Developing Frankenfrogs hold clues to the secrets of body plan formation

Almost nothing is more daunting than assembling your first IKEA piece. Most fully realized adults attack the picturebook manual with gusto, only to stumble in their path to independence; clearly these furnishings require back-up. Soon, it becomes apparent that team work may not make the dream work, as each partner interprets the deceptively complex coloring book differently. As hours turn to days, authoring yet another argument, every MALM or EKENÄSET seems destined to break apart even solid relationships.

But if IKEA thinks it has cornered the market on building complex structures, it could take a page from the developmental biology manual. Like a couple just trying to assemble their hopes and dreams, cells have to work together to build a body. Every cell in the body has instructions encoded in its DNA to construct a functioning body after fertilization. Biologists have come a long way in understanding how this happens, from using macabre dissection at the turn of the 20th century, to more modern genome editing in the 21st. But there are still many questions, like if and how do bodies resolve conflicting instructions when building such grand designs.
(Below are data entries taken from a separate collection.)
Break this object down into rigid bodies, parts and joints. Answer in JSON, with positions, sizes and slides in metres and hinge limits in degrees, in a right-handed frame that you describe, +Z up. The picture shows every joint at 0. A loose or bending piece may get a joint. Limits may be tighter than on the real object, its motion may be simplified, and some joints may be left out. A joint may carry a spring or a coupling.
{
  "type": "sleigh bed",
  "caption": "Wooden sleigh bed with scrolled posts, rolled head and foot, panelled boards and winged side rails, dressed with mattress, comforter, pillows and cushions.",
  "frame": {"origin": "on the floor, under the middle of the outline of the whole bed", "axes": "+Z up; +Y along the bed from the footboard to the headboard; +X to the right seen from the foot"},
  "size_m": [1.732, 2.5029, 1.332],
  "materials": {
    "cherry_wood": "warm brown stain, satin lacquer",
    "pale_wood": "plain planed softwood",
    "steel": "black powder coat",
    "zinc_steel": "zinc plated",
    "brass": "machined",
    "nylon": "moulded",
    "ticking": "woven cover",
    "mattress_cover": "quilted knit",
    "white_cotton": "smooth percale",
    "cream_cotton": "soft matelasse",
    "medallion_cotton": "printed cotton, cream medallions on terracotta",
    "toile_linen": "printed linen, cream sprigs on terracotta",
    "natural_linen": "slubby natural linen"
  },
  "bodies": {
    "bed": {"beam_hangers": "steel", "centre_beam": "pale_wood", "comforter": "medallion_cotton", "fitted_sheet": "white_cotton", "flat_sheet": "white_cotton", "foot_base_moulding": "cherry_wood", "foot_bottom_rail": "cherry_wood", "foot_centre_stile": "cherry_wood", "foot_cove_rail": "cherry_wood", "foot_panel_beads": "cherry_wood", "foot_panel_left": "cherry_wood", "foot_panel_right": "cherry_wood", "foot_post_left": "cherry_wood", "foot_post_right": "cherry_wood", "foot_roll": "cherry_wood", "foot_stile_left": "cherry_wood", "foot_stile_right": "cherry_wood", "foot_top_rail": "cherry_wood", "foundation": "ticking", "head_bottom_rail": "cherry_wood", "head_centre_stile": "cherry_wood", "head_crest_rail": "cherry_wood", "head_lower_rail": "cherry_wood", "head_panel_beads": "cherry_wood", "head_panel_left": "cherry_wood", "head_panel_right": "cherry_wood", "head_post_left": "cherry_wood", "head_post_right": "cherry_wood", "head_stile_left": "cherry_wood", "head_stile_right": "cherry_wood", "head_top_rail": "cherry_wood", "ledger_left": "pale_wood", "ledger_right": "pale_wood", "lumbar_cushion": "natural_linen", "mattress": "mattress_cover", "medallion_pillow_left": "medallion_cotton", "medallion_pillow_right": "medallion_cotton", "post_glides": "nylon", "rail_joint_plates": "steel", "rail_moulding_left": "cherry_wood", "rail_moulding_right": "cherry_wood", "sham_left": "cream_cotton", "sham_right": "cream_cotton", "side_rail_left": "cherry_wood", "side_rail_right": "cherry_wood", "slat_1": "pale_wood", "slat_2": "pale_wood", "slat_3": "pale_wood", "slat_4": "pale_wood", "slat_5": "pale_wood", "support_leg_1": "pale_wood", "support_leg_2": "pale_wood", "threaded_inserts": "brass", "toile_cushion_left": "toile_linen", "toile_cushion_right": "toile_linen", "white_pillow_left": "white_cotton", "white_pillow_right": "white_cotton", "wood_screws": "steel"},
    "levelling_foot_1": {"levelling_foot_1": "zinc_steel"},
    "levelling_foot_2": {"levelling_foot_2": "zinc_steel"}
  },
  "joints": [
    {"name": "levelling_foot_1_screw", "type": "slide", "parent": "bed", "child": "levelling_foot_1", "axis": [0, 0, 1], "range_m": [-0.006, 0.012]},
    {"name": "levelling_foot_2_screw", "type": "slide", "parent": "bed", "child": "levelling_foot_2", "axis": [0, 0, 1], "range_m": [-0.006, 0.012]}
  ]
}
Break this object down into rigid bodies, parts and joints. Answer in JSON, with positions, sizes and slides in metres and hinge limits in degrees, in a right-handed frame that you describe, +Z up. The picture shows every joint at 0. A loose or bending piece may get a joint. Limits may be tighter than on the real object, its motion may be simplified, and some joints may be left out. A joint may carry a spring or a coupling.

Vasilios Nanos, a doctoral student working with Michael Levin at Tufts University, has set out to answer this question by mixing old techniques with new technologies. The familiar frog – a staple in biology classrooms – is his first contractor to understand how bodies are built. The second is the axolotl, a salamander from Mexico famous for its dopey face and regenerative abilities.
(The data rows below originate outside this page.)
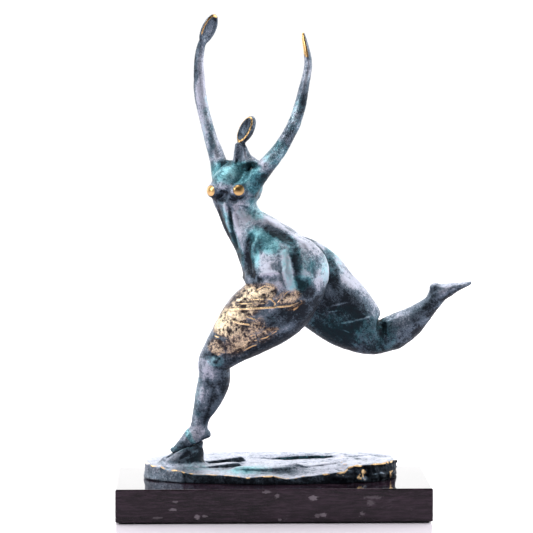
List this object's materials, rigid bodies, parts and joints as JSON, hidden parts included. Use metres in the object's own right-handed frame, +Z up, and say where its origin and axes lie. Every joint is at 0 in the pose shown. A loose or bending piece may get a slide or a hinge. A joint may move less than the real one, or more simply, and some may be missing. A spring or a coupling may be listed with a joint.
{
  "type": "figurine",
  "caption": "Cast metal figurine of a running, faceless dancer with raised arms, on a rocky ground plate bolted to a polished rectangular stone plinth.",
  "frame": {"origin": "centre of the rectangular resting face, on the lower side of the felt", "axes": "+Z up, +X along the plinth's length from the standing foot towards the trailing foot, +Y from the plinth's front to its back"},
  "size_m": [0.2183, 0.095, 0.3038],
  "materials": {
    "bronze_patina": "verdigris and slate patina over hammered cast texture, edges rubbed bright",
    "bronze_rubbed": "patina rubbed back to polished metal, hammered and scratched",
    "dowel_bronze": "drawn, bright",
    "marble": "polished dark stone with small pale flecks",
    "felt": "matt felt",
    "steel": "zinc-plated"
  },
  "bodies": {
    "root": {"marble_plinth": "marble", "base_felt": "felt", "ground_plate": "bronze_patina", "torso_casting": "bronze_patina", "head_casting": "bronze_patina", "right_arm_casting": "bronze_patina", "left_arm_casting": "bronze_patina", "standing_leg_casting": "bronze_rubbed", "trailing_leg_casting": "bronze_patina", "neck_dowel": "dowel_bronze", "right_shoulder_dowel": "dowel_bronze", "left_shoulder_dowel": "dowel_bronze", "standing_hip_dowels": "dowel_bronze", "trailing_hip_dowels": "dowel_bronze", "foot_stud": "steel", "foot_locating_dowel": "dowel_bronze", "foot_washer": "steel", "foot_nut": "steel", "base_bolts": "steel", "base_flat_washers": "steel", "base_spring_washers": "steel"}
  },
  "joints": []
}
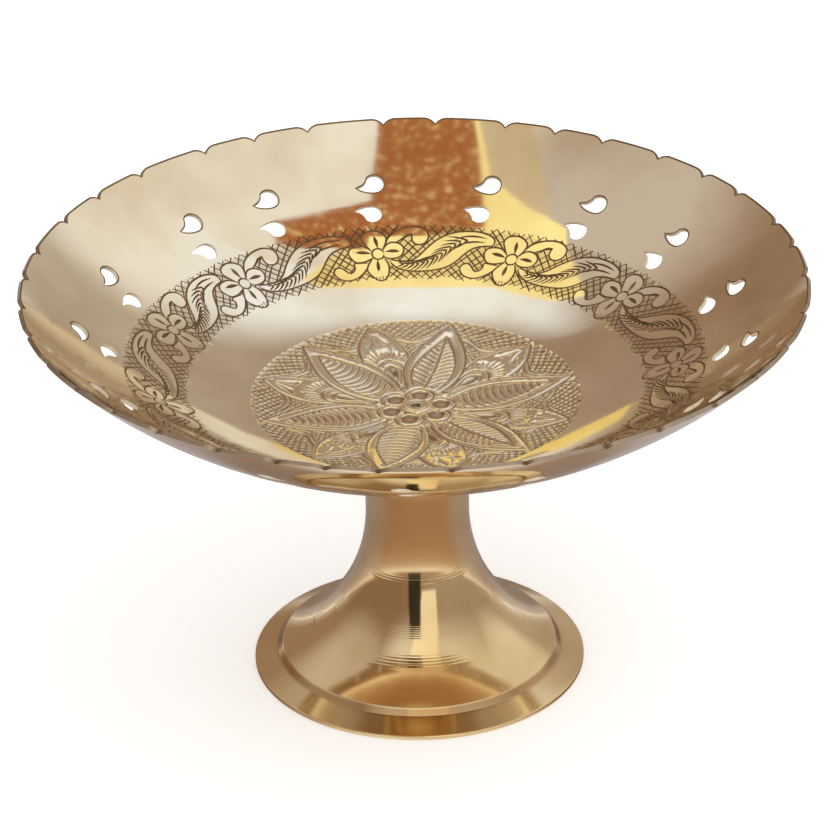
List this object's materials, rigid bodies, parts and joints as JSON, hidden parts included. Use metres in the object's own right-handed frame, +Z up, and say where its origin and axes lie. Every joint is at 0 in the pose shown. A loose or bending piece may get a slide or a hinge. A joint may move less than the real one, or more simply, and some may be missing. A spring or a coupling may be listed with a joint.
{
  "type": "footed serving dish",
  "caption": "Round serving dish of thin brass with a scalloped edge, pierced drops and chased flowers, bolted to a hollow trumpet foot.",
  "frame": {"origin": "centre of the foot's base ring, on the surface that the dish stands on", "axes": "+Z up along the axis of the spun dish and the turned foot; X and Y are level, with no natural front"},
  "size_m": [0.203, 0.203, 0.1117],
  "materials": {
    "spun_brass": "polished sheet, chased lines darkened",
    "turned_brass": "turned and polished, faint lathe rings",
    "stud_brass": "polished, dimple darkened",
    "plated_steel": "zinc plated"
  },
  "bodies": {
    "root": {"dish": "spun_brass", "foot": "turned_brass", "centre_stud": "stud_brass", "washer": "plated_steel", "hex_nut": "plated_steel"}
  },
  "joints": []
}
Amphibians have been used in developmental biology since the 19th century because they have large embryos that develop outside a shell or womb, allowing for easy visualization of moving and growing parts. This long history has allowed a myriad of techniques to proliferate, from cellular dissection to genetic engineering. Cells from the axolotl salamander have instructions to build a salamander tail, and the frog its own. When mixed on a single animal, you can see if and how the cells cooperate to build a successful swimmer. Victor Frankenstein could do no better as Nanos surgically grafts the developing tail of a salamander onto that of a tadpole to see what happens. “It’s like playing legos”, he says of the modularity of these ‘frogolotls’ – a portmanteau of ‘frog’ and ‘axolotl’ – easily swapping body parts from one creature to the next.

Although these chimeras are only in their preliminary stages, Nanos has found that the cellular construction crews are finding ways to communicate. Systems from the two different organisms are working together, as nerves, veins, and immune cells between the frog body and salamander tail intertwine. Sounding more fiction than science, Nanos hopes to decode the algorithms used to construct body plans, with implications for developmental disease, cancer, or other realms of synthetic biology. Maybe then he can even help us build a befuddling SKRUVBY or monstrous MÖRBYLÅNGA.

Nanos will present these results at the Society for Integrative and Comparative Biology’s Annual Meeting in Seattle, Washington in January 2024.